**INFORMATION PROVIDED**
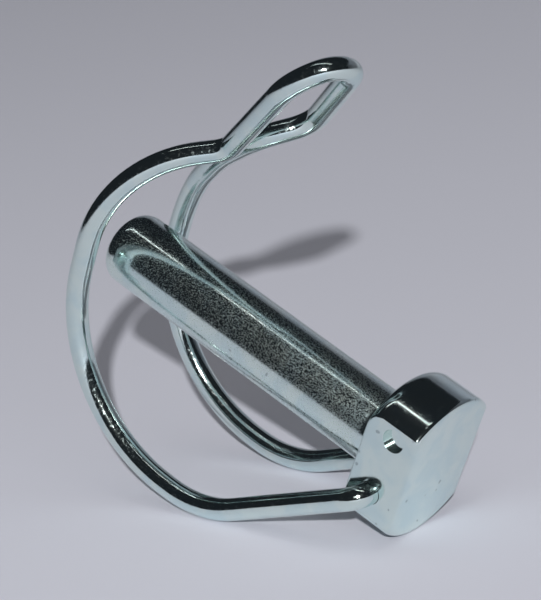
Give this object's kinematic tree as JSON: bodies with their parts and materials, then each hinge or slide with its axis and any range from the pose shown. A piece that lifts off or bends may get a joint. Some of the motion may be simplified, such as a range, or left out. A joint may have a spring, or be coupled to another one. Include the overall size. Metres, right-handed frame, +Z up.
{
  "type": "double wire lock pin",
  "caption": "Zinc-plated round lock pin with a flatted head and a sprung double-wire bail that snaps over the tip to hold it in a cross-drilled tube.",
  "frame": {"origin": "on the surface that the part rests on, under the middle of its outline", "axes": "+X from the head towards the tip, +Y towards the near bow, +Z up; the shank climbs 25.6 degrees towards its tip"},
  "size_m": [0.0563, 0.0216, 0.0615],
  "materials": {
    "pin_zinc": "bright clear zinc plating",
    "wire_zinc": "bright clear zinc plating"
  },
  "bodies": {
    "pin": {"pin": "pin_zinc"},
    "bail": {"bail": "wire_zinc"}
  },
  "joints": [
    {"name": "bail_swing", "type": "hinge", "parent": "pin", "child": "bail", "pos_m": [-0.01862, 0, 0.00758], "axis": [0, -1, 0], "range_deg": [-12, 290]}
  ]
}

**AIM**
The string "with" may appear in lines of the listing above; tally those lines and give the number only.

**COMPLETE OUTPUT**
2